Entries with model source code.
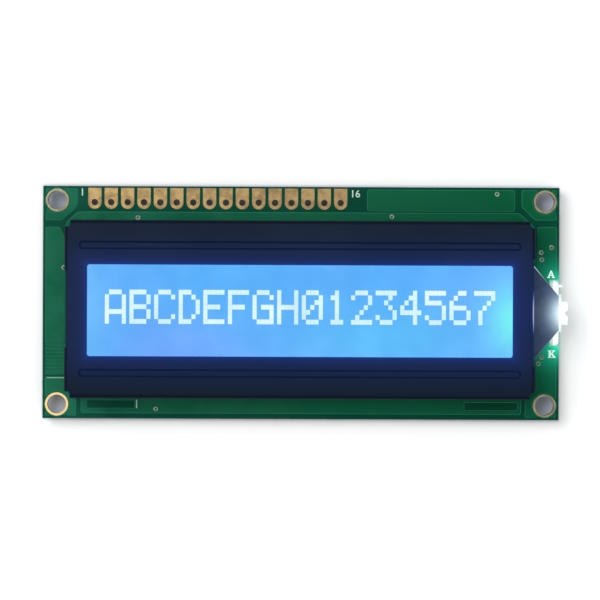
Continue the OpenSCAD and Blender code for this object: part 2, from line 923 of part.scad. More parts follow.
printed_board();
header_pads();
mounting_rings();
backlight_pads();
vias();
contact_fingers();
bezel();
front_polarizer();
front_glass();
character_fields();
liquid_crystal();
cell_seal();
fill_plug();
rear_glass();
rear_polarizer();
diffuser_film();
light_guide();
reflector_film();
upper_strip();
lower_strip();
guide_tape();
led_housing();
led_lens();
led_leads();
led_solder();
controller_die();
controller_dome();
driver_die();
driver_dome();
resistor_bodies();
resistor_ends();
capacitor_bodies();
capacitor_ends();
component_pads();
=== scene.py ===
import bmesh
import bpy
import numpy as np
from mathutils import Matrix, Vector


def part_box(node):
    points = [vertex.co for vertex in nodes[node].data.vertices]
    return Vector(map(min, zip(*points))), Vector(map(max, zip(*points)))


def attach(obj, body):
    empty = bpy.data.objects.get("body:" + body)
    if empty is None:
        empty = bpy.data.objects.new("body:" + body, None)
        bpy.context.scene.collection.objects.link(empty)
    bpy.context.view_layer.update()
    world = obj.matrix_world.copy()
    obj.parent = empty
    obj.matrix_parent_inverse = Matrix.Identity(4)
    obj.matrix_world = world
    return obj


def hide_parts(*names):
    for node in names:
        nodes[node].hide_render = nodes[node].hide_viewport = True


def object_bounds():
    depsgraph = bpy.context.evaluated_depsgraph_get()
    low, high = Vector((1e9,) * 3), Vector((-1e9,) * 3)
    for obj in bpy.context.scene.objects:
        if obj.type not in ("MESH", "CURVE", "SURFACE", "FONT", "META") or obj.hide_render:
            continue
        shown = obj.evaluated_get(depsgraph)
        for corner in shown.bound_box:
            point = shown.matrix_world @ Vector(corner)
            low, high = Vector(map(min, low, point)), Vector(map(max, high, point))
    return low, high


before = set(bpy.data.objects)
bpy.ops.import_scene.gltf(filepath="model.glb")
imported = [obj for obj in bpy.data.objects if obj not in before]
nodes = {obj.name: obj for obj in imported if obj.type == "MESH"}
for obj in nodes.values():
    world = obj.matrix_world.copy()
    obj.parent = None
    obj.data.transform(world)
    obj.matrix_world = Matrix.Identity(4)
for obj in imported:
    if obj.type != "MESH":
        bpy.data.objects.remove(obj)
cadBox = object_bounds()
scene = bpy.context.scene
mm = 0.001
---
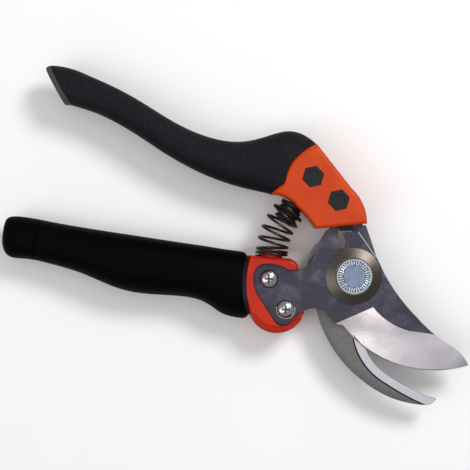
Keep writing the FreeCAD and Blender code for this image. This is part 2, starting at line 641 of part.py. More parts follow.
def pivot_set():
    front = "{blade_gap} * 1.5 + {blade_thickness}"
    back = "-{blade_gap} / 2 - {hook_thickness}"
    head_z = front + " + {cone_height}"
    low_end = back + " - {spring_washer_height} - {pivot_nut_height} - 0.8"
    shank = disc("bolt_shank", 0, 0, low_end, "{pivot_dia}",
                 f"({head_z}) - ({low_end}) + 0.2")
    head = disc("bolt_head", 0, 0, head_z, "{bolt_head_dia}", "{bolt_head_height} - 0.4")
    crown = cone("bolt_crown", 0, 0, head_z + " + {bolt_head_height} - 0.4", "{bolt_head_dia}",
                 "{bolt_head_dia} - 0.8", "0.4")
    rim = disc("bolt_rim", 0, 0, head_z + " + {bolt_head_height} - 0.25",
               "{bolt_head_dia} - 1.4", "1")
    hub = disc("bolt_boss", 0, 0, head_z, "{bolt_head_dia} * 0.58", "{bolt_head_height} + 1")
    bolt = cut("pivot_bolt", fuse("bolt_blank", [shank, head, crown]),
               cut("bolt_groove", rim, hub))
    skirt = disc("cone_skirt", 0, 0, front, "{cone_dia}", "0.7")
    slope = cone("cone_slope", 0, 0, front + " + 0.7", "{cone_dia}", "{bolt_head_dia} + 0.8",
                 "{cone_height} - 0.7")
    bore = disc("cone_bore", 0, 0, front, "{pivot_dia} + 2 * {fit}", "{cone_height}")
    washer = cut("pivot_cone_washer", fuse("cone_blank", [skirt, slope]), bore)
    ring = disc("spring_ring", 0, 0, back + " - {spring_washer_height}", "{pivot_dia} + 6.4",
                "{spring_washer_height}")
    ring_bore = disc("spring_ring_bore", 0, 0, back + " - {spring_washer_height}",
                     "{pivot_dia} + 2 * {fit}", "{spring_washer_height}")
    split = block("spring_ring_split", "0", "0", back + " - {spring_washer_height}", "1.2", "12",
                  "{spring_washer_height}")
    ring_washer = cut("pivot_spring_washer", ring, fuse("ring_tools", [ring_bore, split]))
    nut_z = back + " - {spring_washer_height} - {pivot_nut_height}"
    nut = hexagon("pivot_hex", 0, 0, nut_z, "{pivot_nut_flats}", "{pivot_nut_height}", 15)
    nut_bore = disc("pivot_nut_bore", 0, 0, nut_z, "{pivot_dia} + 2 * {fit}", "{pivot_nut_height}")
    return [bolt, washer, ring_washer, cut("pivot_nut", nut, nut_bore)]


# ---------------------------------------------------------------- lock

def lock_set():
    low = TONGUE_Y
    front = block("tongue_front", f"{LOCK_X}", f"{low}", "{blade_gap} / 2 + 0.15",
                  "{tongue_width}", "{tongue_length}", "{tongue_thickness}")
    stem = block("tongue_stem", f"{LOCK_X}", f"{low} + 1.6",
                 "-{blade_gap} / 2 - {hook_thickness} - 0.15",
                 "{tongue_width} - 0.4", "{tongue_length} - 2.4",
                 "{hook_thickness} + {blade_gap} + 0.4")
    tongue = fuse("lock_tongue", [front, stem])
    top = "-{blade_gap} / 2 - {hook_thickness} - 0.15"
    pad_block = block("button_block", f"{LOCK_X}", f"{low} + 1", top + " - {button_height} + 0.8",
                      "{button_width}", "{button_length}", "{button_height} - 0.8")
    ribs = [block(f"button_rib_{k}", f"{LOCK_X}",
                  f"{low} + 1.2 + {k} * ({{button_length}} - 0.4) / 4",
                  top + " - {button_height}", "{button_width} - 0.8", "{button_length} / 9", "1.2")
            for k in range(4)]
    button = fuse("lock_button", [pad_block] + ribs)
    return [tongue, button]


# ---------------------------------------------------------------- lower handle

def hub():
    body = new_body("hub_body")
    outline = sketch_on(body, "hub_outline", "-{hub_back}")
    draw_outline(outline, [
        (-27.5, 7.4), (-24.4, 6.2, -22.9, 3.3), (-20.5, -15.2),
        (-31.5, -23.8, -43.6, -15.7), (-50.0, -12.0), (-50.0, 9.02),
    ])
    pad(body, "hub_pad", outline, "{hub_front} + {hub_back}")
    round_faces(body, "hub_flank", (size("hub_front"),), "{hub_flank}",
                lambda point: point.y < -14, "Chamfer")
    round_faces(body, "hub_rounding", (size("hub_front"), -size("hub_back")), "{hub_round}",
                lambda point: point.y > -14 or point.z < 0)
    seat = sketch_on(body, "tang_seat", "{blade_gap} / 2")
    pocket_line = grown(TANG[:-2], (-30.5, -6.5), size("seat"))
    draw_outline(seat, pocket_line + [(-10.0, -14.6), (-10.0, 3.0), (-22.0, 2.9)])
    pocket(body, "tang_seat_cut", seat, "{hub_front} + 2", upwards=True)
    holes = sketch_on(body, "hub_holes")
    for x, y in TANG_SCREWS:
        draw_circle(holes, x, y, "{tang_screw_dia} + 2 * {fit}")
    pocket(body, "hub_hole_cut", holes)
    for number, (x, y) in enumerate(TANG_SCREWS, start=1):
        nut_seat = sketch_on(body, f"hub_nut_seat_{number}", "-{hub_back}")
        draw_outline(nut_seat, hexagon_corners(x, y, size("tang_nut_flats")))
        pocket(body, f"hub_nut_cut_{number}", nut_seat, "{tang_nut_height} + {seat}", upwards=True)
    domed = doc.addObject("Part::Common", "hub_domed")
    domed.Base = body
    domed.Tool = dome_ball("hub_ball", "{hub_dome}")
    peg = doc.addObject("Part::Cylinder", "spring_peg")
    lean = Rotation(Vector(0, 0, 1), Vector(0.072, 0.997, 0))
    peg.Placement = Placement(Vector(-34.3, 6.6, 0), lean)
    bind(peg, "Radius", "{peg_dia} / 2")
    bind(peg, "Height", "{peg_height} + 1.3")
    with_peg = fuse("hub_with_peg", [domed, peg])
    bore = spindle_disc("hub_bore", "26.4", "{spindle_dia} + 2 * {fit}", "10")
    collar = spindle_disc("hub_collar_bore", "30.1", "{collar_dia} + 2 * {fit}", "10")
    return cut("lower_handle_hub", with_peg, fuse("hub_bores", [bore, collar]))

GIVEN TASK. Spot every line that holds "this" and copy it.

FULL ANSWER.
Continue the OpenSCAD and Blender code for this object: part 2, from line 923 of part.scad. More parts follow.
Keep writing the FreeCAD and Blender code for this image. This is part 2, starting at line 641 of part.py. More parts follow.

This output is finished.